After the National Education Policy was cleared by the Union Cabinet, there started debates and deliberations over the institution of education, its shortcomings and ways to improve on them. While a lot of formally holistic proposals of the NEP seemed promising, an informed narrative on the conditions inside the classroom was missing. After all, no amount of legislation can make up for the lived experience of the classroom and its betterment, unless it is actively altered by the stakeholders.
To understand why the classroom is so important, it is imperative to know the tasks performed inside a classroom.
Apart from the formal teaching that is imparted, students are socialized informally in a number of ways in a classroom, so much so that classroom and peer groups are considered one of the strongest agents of socialization.

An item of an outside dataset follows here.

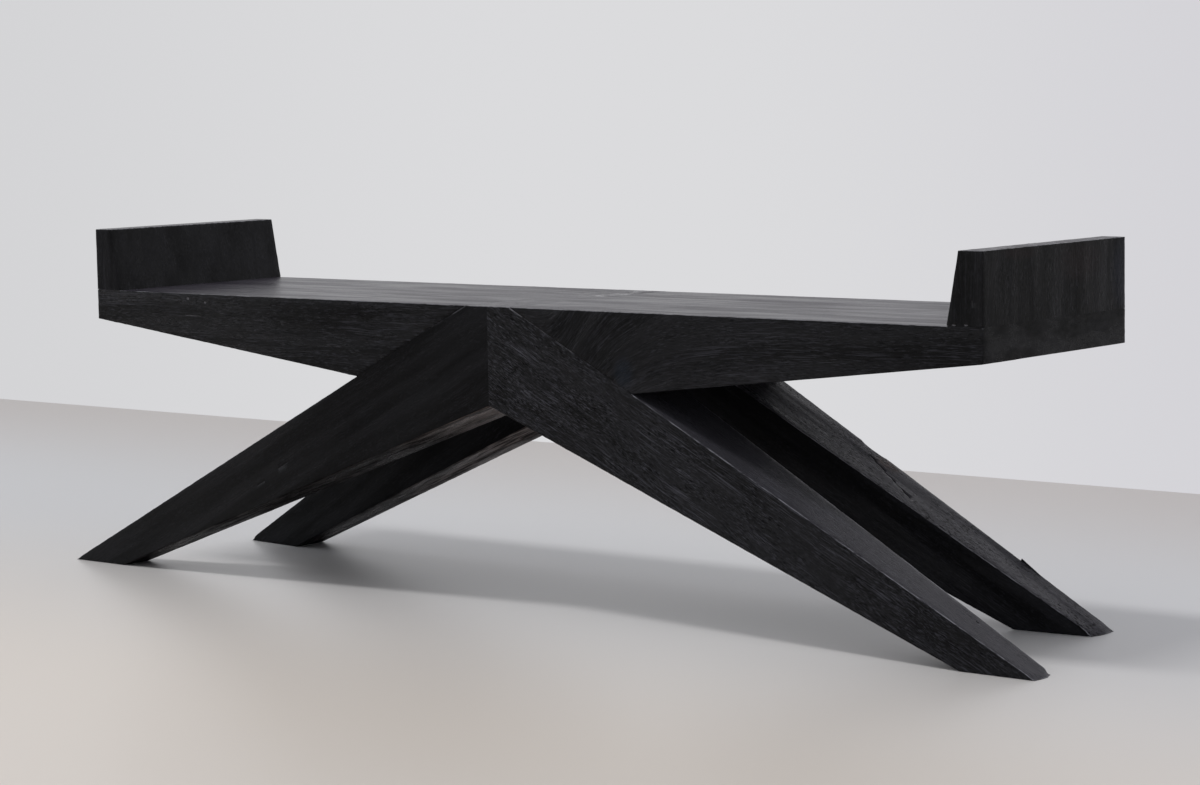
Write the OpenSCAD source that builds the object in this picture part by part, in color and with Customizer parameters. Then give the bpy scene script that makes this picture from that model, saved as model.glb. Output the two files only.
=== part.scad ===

It is not only the textbook lessons that make a headway in the evolving mind of a school-goer but also the informal anecdotes that a teacher shares, the stories and activities a group of friend indulges in, almost on a daily basis. As a result, the general culture in a classroom largely influences the values of the students to a significant extent.
Some of the prevalent norms in a classroom are not only borderline discriminatory but also sexist in their implementation as well. For example, in most schools except for some private, progressive schools, there are rules against the seating of boys and girls together after a certain age. It is considered to be distracting and against the becoming of a “good student”.
The lack of sex education becomes increasingly apparent in some other practices as well. Girls, while on periods, have to steal glances from teachers and fellow students to go to washrooms. Hushed voices, discussing various theories about the same stigmatize further, a biological phenomenon. Teachers add to this by shushing the students instead of sensitizing them about sexual wellness and health. Girls are unfortunately on the receiving end of such practices where they are made to feel sorry, albeit subconsciously, for their identity. This is not the only sexist practice in place, though.
Schools police the length of skirts, with some even going to the length of drawing up a parallel between the dress of a girl and her character. Such abominable yet largely prevalent practices lead to the breeding of a culture where toxicity thrives.
Classrooms are generally seen as non-living halls where the interaction of teachers and students take place, on formal subjects prescribed under the syllabus. However, they are much more than that. Classrooms are the living embodiment of the institution of education. It is an ecosystem where pupils do not only interact under the watchful eye of a supervisor but also among themselves and exchange values, leading to informal socialization.
When this ecosystem is not nurtured, suppressed and made to conform to the “moral” right, it leads to voices of inquisition and curiosity being driven underground. Take, for example, the case of teenage relationships in the Indian context. Relationships are looked at, as a source of distraction and something that foments trouble leading to the erosion of honour. They are not viewed as natural longings and needs of an adolescent human being.
In such a case, talking about relationships becomes a taboo and this too is gendered. Rumours about boys having a romantic relationship is seen as distracting at worst, and a marker of masculinity, at best. On the other hand, in the case of girls, the rumours tend to them being viewed as “characterless” in the least, and straight-up abused and humiliated publicly by authorities, in the worst.
Throw into this mix, an uninformed yet passionate barrage against reservation and other subconscious casteist practices and the plight of a young girl from a marginalized caste or community is up for all to see. A narrative that reservation leads to meritocracy being trampled upon is bred and distributed through the grapevine, with no arguments or facts to back up the case.
Nothing could be further from the truth as this narrative does not take into account the centuries-long socio-economic oppression. Reservation is intended for the representation of such communities but the sense of entitlement with which these “anti-reservation” activists are indoctrinated with prevents them from seeing it.
Facing a multi-front battle, fighting both sexism and casteism, girls from marginalized castes and communities have it incredibly more difficult to wade their way through a classroom. Since much of this remains subconscious, only coming to the fore in sporadic incidents of violence such as the death by suicide of Payal Tadvi or Rohith Vemula.
It is imperative that classrooms are seen for what they are – an ecosystem of socialization that needs to be nurtured and made aware of the nuances of caste and gender so that a more inclusive space is built and celebrated.